Il testo dell’art. 3 del D.d.L. “Capitali”, infatti, introduce le norme in questione nell’ambito del D.L. 179/2012, i cui artt. 25 e ss. regolano le “deroghe al diritto societario” per le start-up innovative e le PMI costitute in forma di società di capitali.
In particolare, l’art. 3 del D.d.L. “Capitali” introduce le norme sull’accesso alla dematerializzazione delle quote di S.r.l. solo nell’art. 26 del D.L. 179/2012 (e non anche le corrispondenti norme codicistiche).
Ciò ha l’effetto – sia pure implicito – di limitare questa innovazione alle quote delle sole S.r.l. che ricadono nelle definizioni di: (i) start-up innovative ex art. 25, comma 2, D.L. 179/2012; o di (ii) piccole e medie imprese.
Ne deriverebbe, perciò, che dal sistema della dematerializzazione saranno paradossalmente escluse le c.d. “grandi S.r.l.” (ossia le S.r.l. che superano i requisiti dimensionali previsti per le start-up innovative e per le PMI).
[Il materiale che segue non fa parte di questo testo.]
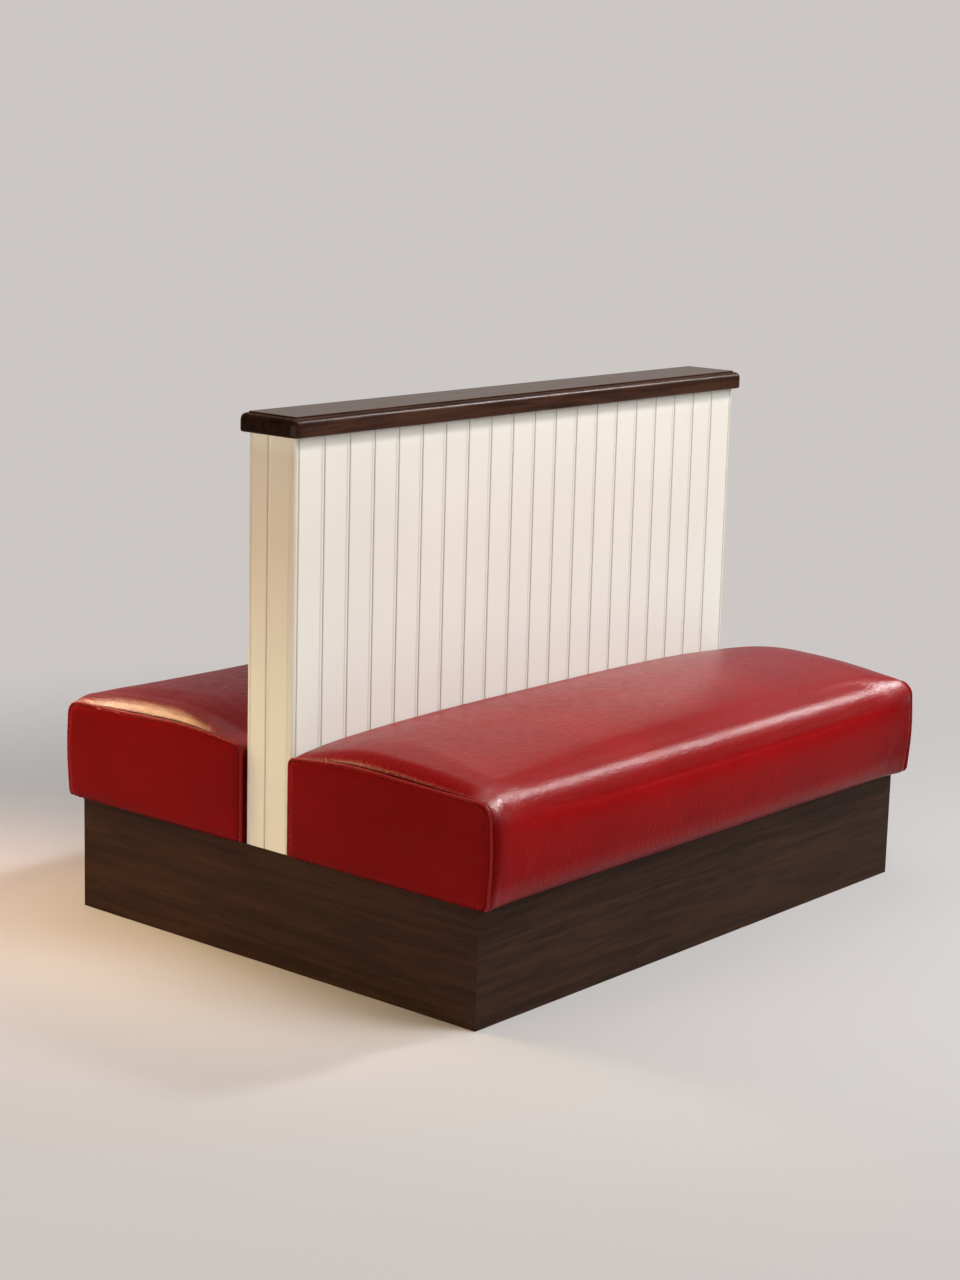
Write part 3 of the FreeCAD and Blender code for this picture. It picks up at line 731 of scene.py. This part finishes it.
def filled_out(points, quads, held, reach):
    """Points of a cover after a short cloth simulation under pressure from its filling.

    The moves are averaged with their neighbours' to keep out creases. The held points stay, and
    no point moves further than the reach.
    """
    scene = bpy.context.scene
    start = points.reshape(-1, 3)
    mesh = bpy.data.meshes.new("filling")
    mesh.from_pydata(start.tolist(), [], quads.tolist())
    cover = bpy.data.objects.new("filling", mesh)
    scene.collection.objects.link(cover)
    group = cover.vertex_groups.new(name="held")
    group.add(np.flatnonzero(held.ravel()).tolist(), 1.0, "REPLACE")
    cloth = cover.modifiers.new("cloth", "CLOTH")
    settings = cloth.settings
    settings.quality = 5
    settings.tension_stiffness = 18
    settings.compression_stiffness = 18
    settings.bending_stiffness = 2.0
    settings.vertex_group_mass = group.name
    settings.use_pressure = True
    settings.uniform_pressure_force = 10.0
    settings.effector_weights.gravity = 0
    cloth.collision_settings.use_collision = False
    cloth.point_cache.frame_start = 1
    cloth.point_cache.frame_end = 20
    for step in range(1, 21):
        scene.frame_set(step)
    filled = cover.evaluated_get(bpy.context.evaluated_depsgraph_get()).data
    moved = np.empty(start.size)
    filled.vertices.foreach_get("co", moved)
    move = (moved.reshape(-1, 3) - start).reshape(points.shape)
    for _ in range(8):
        move[1:-1] = (move[:-2] + 2 * move[1:-1] + move[2:]) / 4
        move[:, 1:-1] = (move[:, :-2] + 2 * move[:, 1:-1] + move[:, 2:]) / 4
        move[held] = 0
    length = np.linalg.norm(move, axis=-1, keepdims=True)
    move *= np.minimum(1, reach / np.maximum(length, 1e-9))
    bpy.data.objects.remove(cover)
    bpy.data.meshes.remove(mesh)
    scene.frame_set(1)
    return points + move


def open_underside(points, sizes):
    """The order of the section's points from the front flap's edge round to the back flap's edge.

    The underside between the two flaps is left out, as it is open to the deck.
    """
    middle = points[points.shape[0] // 2]
    back = COVER_HIGH[1]
    front = back - sizes.depth + sizes.middle_lip_tuck + LIP_ROUND
    low = middle[:, 2] < COVER_LOW[2] + 0.2 * MM
    inside = low & (middle[:, 1] < back - FLAP) & (middle[:, 1] > front + FLAP)
    gap = np.flatnonzero(inside)
    return np.concatenate([np.arange(gap[-1], points.shape[1]), np.arange(0, gap[0] + 1)])


def end_rim(sizes):
    """The section at the end seam as one closed ring of depths and heights."""
    none = np.zeros(1)
    return section_points(section_corners(sizes, none, none, none, none, none + sizes.end_edge_lift))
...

Ciò non sembra di facile comprensione, né fondato su una qualche plausibile giustificazione. Peraltro, dalle relazioni a corredo del D.d.L. “Capitali” finora depositate al Sentato viene omessa ogni ragione della scelta, quasi come se il legislatore proponente non fosse a conoscenza del problema.
Di fatti, la dematerializzazione comporta per le società emittenti un non indifferente aumento dei “fabbisogni organizzativi” che le piccole entità non sempre riescono a soddisfare.
Perciò, non si comprende come sia possibile ammettere alla dematerializzazione le sole “piccole” (e poco strutturate) S.r.l. ed escludere contemporaneamente le “grandi S.r.l.”, quando proprio queste ultime potrebbero assicurare, ben più delle prime, un pieno rispetto dei requisiti di accesso e un maggiore interesse ad accedervi.
Un difetto redazionale della norma che, se approvata in questa formulazione, potrebbe decretarne l’insuccesso, come già accaduto, per ragioni del tutto analoghe, al regime di dematerializzazione “impropria” (o intermediata) di cui all’art. 100-ter TUF.